Directions for this task →
Write out the full set of records below exactly.

Given records →
◇ ◇ ◇ ◇ ◇

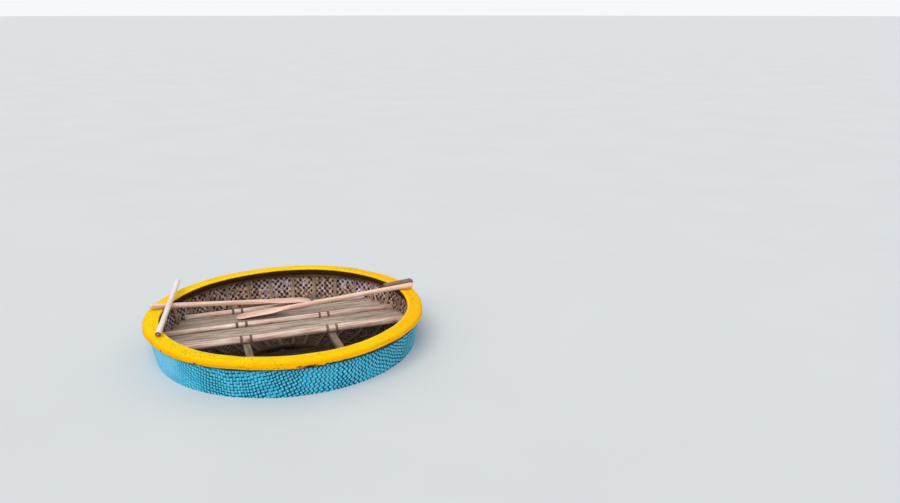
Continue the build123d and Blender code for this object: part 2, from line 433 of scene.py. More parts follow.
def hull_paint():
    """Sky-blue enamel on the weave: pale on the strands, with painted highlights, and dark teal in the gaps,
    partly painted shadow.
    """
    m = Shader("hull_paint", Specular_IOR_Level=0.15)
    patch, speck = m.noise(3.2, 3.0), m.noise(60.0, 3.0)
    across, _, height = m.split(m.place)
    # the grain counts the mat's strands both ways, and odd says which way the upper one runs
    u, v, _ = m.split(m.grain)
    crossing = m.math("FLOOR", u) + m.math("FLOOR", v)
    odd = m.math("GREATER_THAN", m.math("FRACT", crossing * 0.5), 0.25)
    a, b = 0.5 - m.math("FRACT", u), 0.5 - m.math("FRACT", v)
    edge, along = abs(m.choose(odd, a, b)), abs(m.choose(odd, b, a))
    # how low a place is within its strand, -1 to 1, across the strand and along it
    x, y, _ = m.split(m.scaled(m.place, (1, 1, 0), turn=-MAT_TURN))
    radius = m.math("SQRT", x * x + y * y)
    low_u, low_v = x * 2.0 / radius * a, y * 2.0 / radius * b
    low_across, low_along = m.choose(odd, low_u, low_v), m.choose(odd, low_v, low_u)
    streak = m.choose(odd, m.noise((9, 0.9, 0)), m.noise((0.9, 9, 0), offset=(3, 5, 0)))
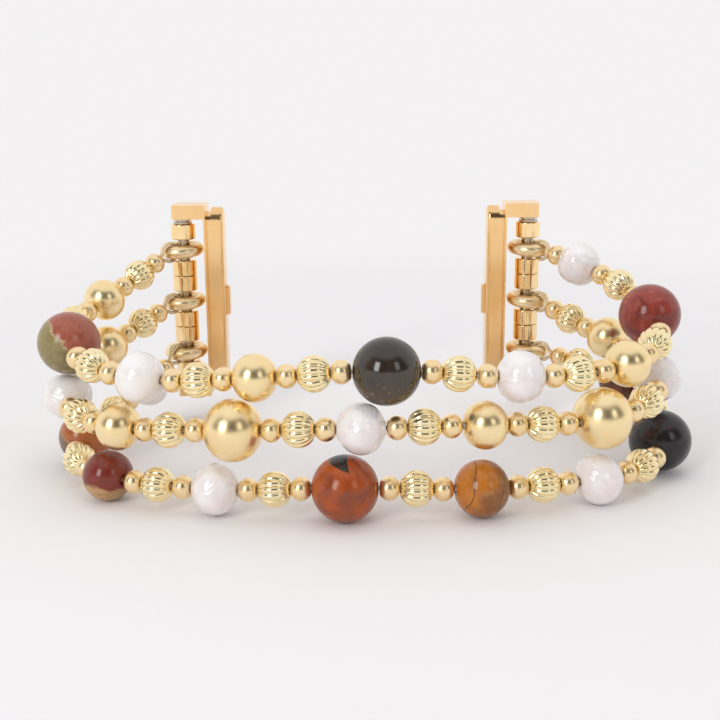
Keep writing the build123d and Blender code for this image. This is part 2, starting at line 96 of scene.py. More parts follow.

◇ ◇ ◇ ◇ ◇

Finished task →
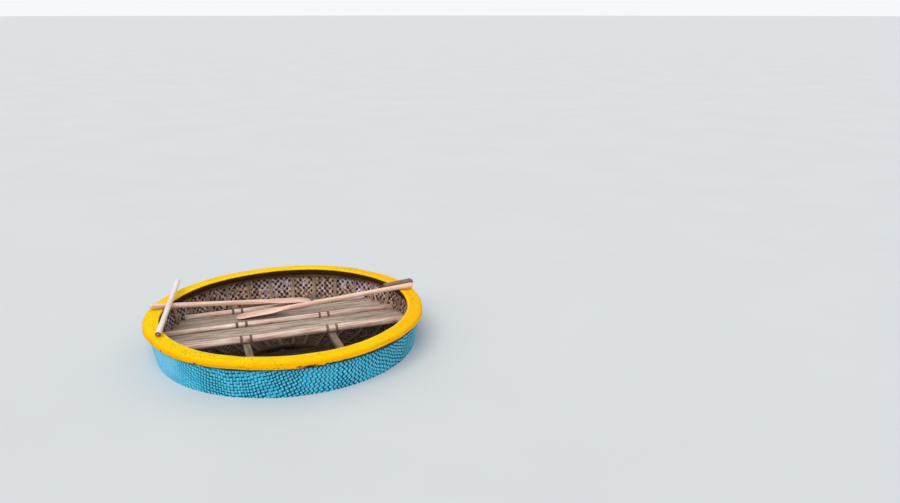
Continue the build123d and Blender code for this object: part 2, from line 433 of scene.py. More parts follow.
def hull_paint():
    """Sky-blue enamel on the weave: pale on the strands, with painted highlights, and dark teal in the gaps,
    partly painted shadow.
    """
    m = Shader("hull_paint", Specular_IOR_Level=0.15)
    patch, speck = m.noise(3.2, 3.0), m.noise(60.0, 3.0)
    across, _, height = m.split(m.place)
    # the grain counts the mat's strands both ways, and odd says which way the upper one runs
    u, v, _ = m.split(m.grain)
    crossing = m.math("FLOOR", u) + m.math("FLOOR", v)
    odd = m.math("GREATER_THAN", m.math("FRACT", crossing * 0.5), 0.25)
    a, b = 0.5 - m.math("FRACT", u), 0.5 - m.math("FRACT", v)
    edge, along = abs(m.choose(odd, a, b)), abs(m.choose(odd, b, a))
    # how low a place is within its strand, -1 to 1, across the strand and along it
    x, y, _ = m.split(m.scaled(m.place, (1, 1, 0), turn=-MAT_TURN))
    radius = m.math("SQRT", x * x + y * y)
    low_u, low_v = x * 2.0 / radius * a, y * 2.0 / radius * b
    low_across, low_along = m.choose(odd, low_u, low_v), m.choose(odd, low_v, low_u)
    streak = m.choose(odd, m.noise((9, 0.9, 0)), m.noise((0.9, 9, 0), offset=(3, 5, 0)))
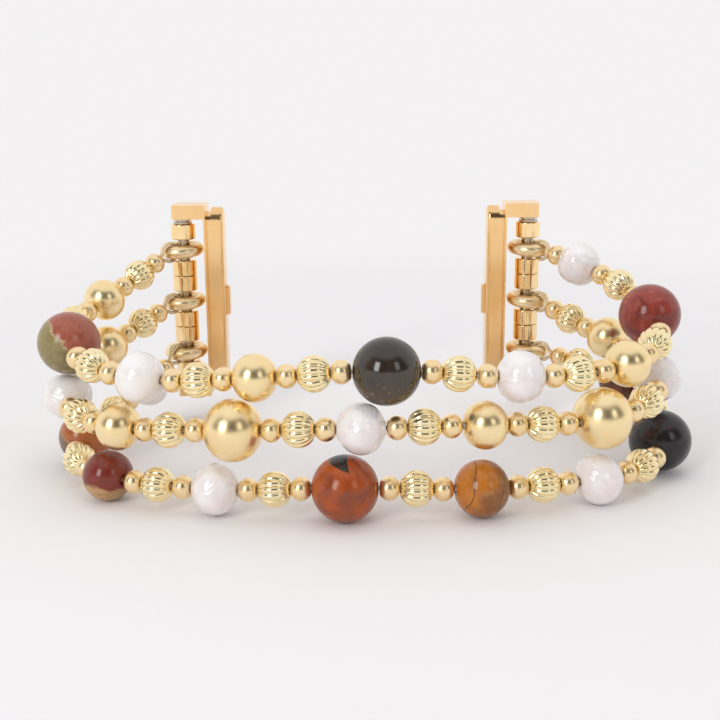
Keep writing the build123d and Blender code for this image. This is part 2, starting at line 96 of scene.py. More parts follow.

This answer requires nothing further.